Out of her Antarctic layers it’s true that the 34-year-old wouldn’t look out of place in a bank, at a boardroom table or in a library. There’s no giveaway that she’s just made history 100 years after the first men made it to the south pole.

With a decade of experience behind her – her first job at 23 involved three years in the Antarctic – Aston wanted to take her challenge that one step further after reaching the south pole on 29 December 2009 with the Kaspersky Lab Commonwealth Antarctic Expedition.

By the end of the journey, she was sobbing, and awestruck – having travelled from the Ross Ice Shelf to Hercules Inlet on the Ronne Ice Shelf via the South Pole.

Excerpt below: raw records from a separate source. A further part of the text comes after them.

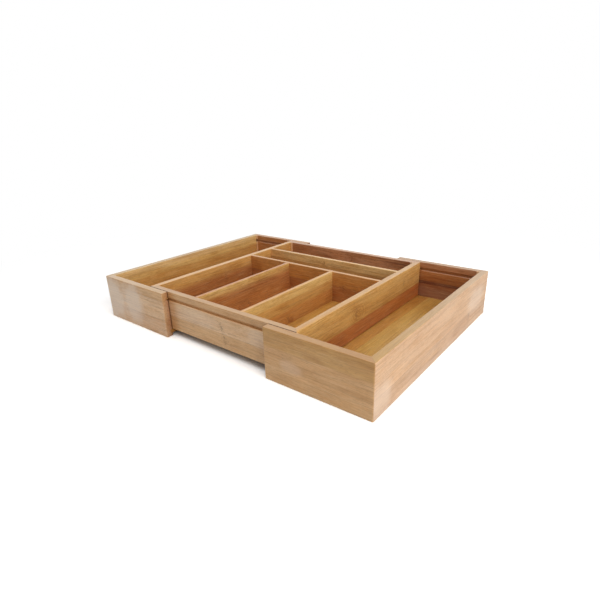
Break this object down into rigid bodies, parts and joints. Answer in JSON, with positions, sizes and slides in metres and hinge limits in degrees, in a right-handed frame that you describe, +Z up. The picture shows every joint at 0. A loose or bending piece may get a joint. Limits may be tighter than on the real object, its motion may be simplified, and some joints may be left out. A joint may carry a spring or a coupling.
{
  "type": "expanding cutlery tray",
  "caption": "Expanding bamboo cutlery tray: a divided centre tray with a floored, open-topped extension that slides out at each end.",
  "frame": {"origin": "on the surface that the tray rests on, under the middle of the tray", "axes": "+X along the tray, the way the right extension slides out; +Y from the front to the back; +Z up"},
  "size_m": [0.506, 0.36, 0.071],
  "materials": {
    "bamboo_wall": "satin lacquer",
    "bamboo_divider": "satin lacquer",
    "bamboo_floor": "satin lacquer",
    "bamboo_key": "plain, unlacquered"
  },
  "bodies": {
    "centre_tray": {"centre_front_wall": "bamboo_wall", "centre_back_wall": "bamboo_wall", "centre_left_wall": "bamboo_wall", "centre_right_wall": "bamboo_wall", "centre_floor": "bamboo_floor", "long_divider_1": "bamboo_divider", "long_divider_2": "bamboo_divider", "cross_divider_front": "bamboo_divider", "cross_divider_rear": "bamboo_divider", "centre_left_front_stop_key": "bamboo_key", "centre_left_back_stop_key": "bamboo_key", "centre_right_front_stop_key": "bamboo_key", "centre_right_back_stop_key": "bamboo_key"},
    "left_extension": {"left_front_wall": "bamboo_wall", "left_back_wall": "bamboo_wall", "left_end_wall": "bamboo_wall", "left_floor": "bamboo_floor", "left_front_slide_key": "bamboo_key", "left_back_slide_key": "bamboo_key"},
    "right_extension": {"right_front_wall": "bamboo_wall", "right_back_wall": "bamboo_wall", "right_end_wall": "bamboo_wall", "right_floor": "bamboo_floor", "right_front_slide_key": "bamboo_key", "right_back_slide_key": "bamboo_key"}
  },
  "joints": [
    {"name": "left_slide", "type": "slide", "parent": "centre_tray", "child": "left_extension", "axis": [1, 0, 0], "range_m": [0, 0.098]},
    {"name": "right_slide", "type": "slide", "parent": "centre_tray", "child": "right_extension", "axis": [-1, 0, 0], "range_m": [0, 0.098]}
  ]
}
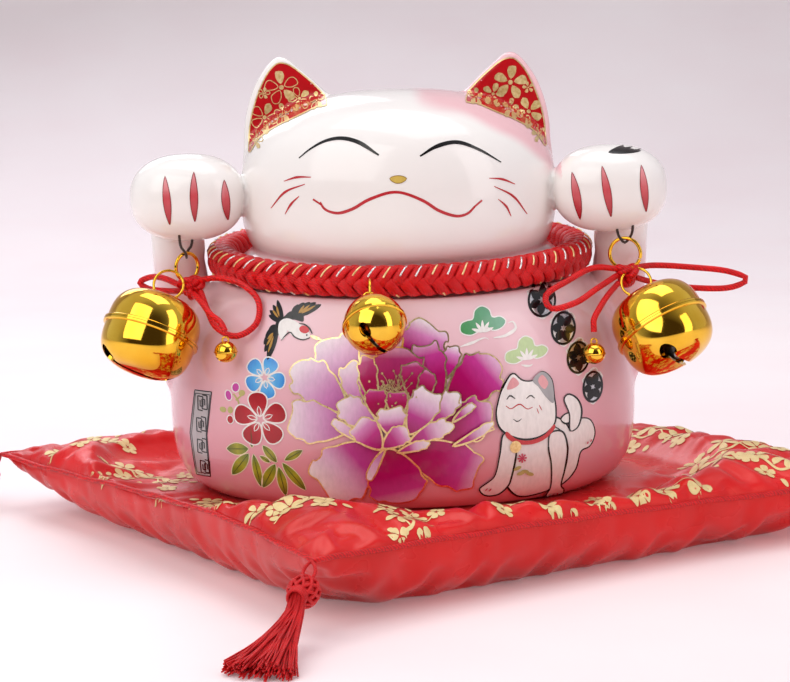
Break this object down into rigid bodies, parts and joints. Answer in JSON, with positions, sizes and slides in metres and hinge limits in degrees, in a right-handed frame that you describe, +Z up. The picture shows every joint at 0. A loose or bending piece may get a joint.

Aston tweeted the whole way and was able to record phonecasts which automatically appeared on her website. Not surprisingly, communications were very limited, Iridium being the only kind of phone that works there, and then only at extremely high rates.

A GPS brick pinged her location back to base, while each morning and evening she checked in with her GPS to get her bearings.

For all the high tech advances, batteries don’t work in the cold and plenty of older tech works better: “I had a great foldable solar panel charger that I would plug the GPS and phone into each night. But batteries don’t charge if they’re cold, so I had to sleep with the batteries, holding the phone, with a wire going out of the tent to the solar panel that caught the 24 hours sunlight.

“Surprisingly some of the older technical fabrics are also better in the arctic. It’s not about keeping dry, it’s about keeping ventilated, so the Ventile fabric that Scott of the Antarctic used is the best wind-proof fabric, but it’s too expensive,” she adds.

Aston also sports a real fur trim on every expedition coat she wears.

“I got that fur in the arctic years ago, and it was caught in the traditional way. It is the only thing that creates the microclimate around your face that you need to stop your skin freezing. Artificial fabrics just can’t do the job.”

Describing a number of weird moments from her solo trip, Aston says: “There are optical illusions that you can’t explain. Snow falls from clear blue skies, and one time out of the flurry I saw a little man with a round head jump onto a dinosaur and ride away. I can still make out its shape now.”

Sponsored again by Kaspersky, who coughed up the £20,000 it takes to fly to Antarctica, Aston says there is no way she could have got there without them, let alone bought all necessary equipment on her own.

Felicity’s top 10 tech tools:

Satellite iridium phone
14-watt foldable solar panel
GPS locator
Southern hemisphere compass
Phone Cast by Italio
Nordic cross country Asnes Amunsden skis
MSR SGK cooker
Montaigne windproof layer with pile lining
Mountain Equipment windproof jacket

Her remarkable achievement sometimes has a disconcerting effect on people she meets.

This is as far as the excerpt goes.